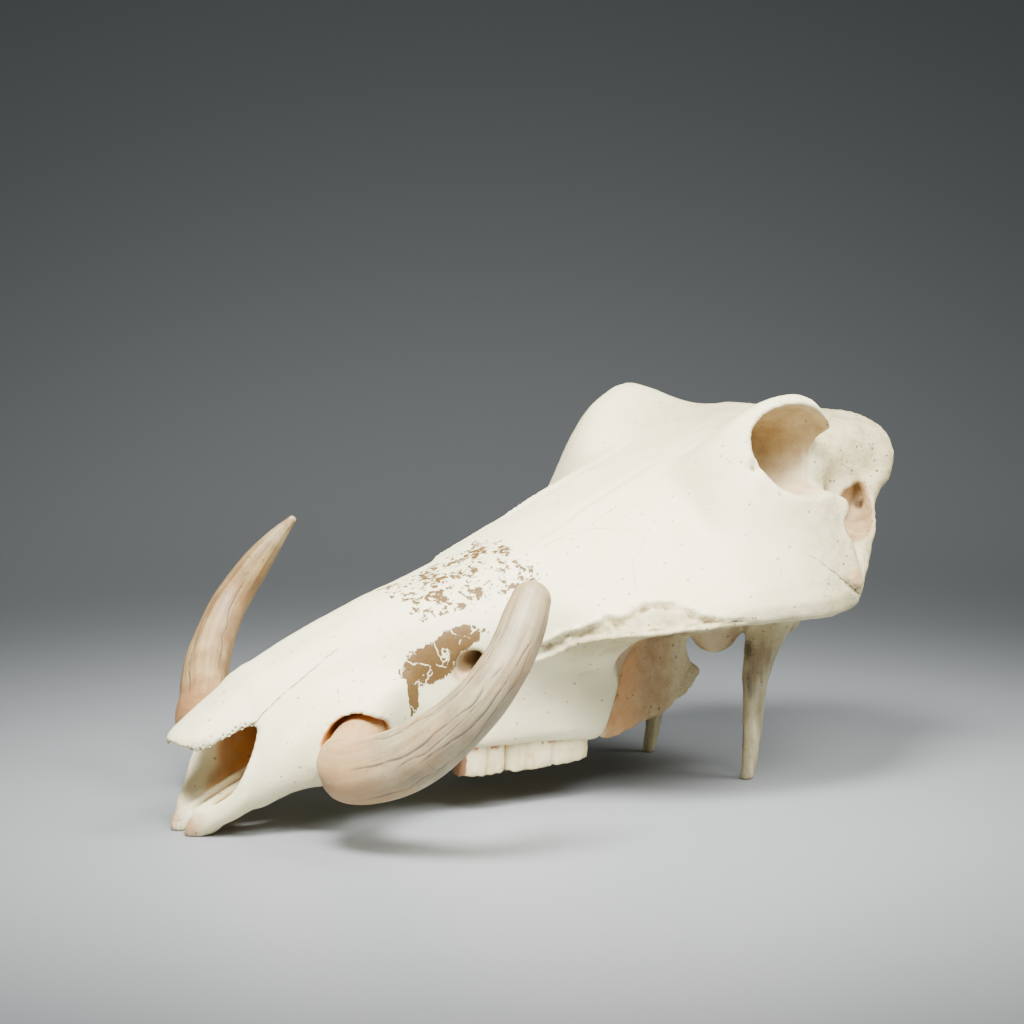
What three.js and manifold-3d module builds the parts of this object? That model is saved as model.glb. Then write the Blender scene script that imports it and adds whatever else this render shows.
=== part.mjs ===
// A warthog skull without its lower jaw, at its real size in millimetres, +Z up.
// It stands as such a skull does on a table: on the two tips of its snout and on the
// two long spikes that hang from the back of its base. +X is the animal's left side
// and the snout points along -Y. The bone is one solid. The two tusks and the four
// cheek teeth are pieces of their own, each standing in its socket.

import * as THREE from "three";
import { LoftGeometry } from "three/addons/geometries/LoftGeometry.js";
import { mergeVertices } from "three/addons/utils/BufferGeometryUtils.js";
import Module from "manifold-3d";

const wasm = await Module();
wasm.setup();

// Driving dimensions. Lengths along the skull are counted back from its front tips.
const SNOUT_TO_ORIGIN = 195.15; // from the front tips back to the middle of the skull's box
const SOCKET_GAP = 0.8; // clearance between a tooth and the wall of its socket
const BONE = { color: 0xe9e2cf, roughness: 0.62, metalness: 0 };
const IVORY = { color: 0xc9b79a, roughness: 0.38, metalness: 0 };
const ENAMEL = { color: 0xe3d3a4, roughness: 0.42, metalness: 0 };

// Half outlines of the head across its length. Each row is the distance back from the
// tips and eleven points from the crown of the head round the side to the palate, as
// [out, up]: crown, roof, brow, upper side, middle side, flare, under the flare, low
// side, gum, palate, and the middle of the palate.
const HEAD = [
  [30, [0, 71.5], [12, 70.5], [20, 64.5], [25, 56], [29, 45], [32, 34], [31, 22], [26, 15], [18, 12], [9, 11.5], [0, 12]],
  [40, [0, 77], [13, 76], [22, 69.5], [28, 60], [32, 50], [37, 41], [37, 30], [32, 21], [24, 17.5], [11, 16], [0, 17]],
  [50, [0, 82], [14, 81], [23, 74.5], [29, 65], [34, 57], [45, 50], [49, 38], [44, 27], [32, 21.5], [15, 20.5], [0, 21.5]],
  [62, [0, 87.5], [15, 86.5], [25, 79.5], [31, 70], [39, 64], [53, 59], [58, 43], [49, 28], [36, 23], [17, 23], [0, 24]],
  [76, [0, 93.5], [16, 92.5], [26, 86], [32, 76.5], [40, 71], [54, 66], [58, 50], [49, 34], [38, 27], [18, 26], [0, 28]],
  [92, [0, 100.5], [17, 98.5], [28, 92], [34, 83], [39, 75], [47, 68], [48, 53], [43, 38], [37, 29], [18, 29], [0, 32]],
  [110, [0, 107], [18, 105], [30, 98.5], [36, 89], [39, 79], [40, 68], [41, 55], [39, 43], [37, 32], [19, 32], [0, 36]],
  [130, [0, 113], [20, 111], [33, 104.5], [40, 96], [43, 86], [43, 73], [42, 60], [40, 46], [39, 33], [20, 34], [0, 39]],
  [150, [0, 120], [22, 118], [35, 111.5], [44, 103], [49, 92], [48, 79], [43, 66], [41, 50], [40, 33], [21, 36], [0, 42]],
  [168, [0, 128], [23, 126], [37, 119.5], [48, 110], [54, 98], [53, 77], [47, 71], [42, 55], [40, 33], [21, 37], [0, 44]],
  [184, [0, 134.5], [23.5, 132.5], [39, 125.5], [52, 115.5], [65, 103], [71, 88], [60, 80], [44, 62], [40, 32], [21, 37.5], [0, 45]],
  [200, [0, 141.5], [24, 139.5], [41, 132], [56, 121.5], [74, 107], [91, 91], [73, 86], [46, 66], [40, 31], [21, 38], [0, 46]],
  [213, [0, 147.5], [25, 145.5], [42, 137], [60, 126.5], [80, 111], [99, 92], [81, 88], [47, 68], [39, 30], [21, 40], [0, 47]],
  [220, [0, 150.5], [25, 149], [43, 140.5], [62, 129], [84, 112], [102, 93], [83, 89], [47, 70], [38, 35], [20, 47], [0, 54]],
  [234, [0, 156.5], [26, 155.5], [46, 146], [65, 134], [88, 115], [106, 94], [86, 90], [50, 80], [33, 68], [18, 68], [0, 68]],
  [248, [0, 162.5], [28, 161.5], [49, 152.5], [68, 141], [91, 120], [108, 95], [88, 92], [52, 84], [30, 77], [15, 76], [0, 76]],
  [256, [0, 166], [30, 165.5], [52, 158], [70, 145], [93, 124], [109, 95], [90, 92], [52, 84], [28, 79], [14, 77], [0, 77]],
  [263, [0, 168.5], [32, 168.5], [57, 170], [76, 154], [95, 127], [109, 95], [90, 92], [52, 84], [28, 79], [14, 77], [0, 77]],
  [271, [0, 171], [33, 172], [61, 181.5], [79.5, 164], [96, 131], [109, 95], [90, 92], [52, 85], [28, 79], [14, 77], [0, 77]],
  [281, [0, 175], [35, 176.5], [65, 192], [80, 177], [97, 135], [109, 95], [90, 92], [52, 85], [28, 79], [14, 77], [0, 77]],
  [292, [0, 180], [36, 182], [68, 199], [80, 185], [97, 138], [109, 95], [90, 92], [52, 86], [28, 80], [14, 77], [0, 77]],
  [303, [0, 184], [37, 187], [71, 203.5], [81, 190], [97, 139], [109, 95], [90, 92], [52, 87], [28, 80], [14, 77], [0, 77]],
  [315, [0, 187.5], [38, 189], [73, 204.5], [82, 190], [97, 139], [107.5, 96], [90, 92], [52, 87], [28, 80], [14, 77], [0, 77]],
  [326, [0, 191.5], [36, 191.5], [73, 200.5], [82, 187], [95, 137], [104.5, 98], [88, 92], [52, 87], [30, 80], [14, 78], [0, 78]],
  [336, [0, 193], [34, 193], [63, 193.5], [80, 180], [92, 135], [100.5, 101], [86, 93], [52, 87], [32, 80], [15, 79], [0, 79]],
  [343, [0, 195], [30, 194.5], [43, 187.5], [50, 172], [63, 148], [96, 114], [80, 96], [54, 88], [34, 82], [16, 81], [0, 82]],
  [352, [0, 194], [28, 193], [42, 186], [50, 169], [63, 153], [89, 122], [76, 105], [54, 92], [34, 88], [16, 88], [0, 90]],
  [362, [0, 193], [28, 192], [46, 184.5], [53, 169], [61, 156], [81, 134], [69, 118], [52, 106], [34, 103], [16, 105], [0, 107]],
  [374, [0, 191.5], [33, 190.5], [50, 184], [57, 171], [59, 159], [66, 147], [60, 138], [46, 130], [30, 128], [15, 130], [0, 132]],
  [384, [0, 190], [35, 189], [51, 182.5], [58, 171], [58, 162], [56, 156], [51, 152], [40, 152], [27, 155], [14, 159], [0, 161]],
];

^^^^

## Description of the task
All lines from the beginning of the material above through the one with "in its socket." need to be returned exactly; please return those and only those.

## Expected output
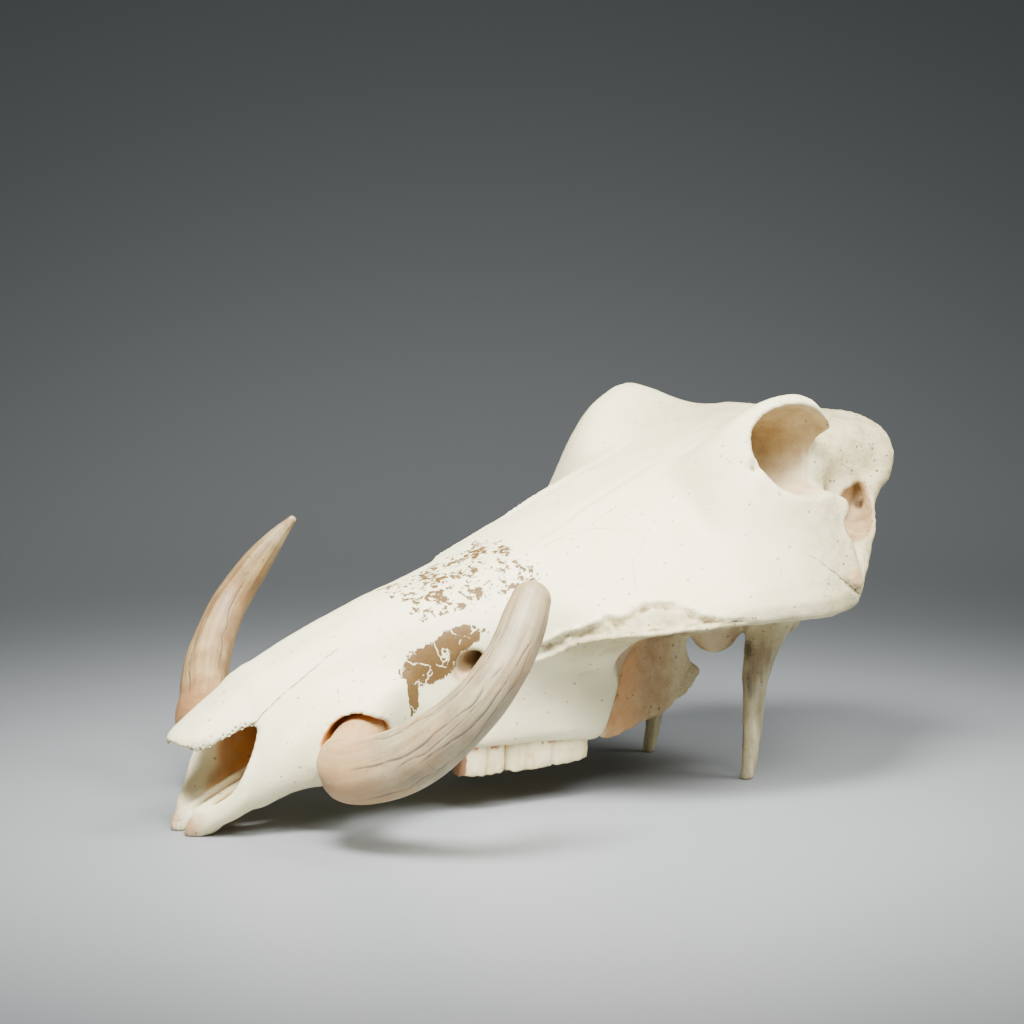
What three.js and manifold-3d module builds the parts of this object? That model is saved as model.glb. Then write the Blender scene script that imports it and adds whatever else this render shows.
=== part.mjs ===
// A warthog skull without its lower jaw, at its real size in millimetres, +Z up.
// It stands as such a skull does on a table: on the two tips of its snout and on the
// two long spikes that hang from the back of its base. +X is the animal's left side
// and the snout points along -Y. The bone is one solid. The two tusks and the four
// cheek teeth are pieces of their own, each standing in its socket.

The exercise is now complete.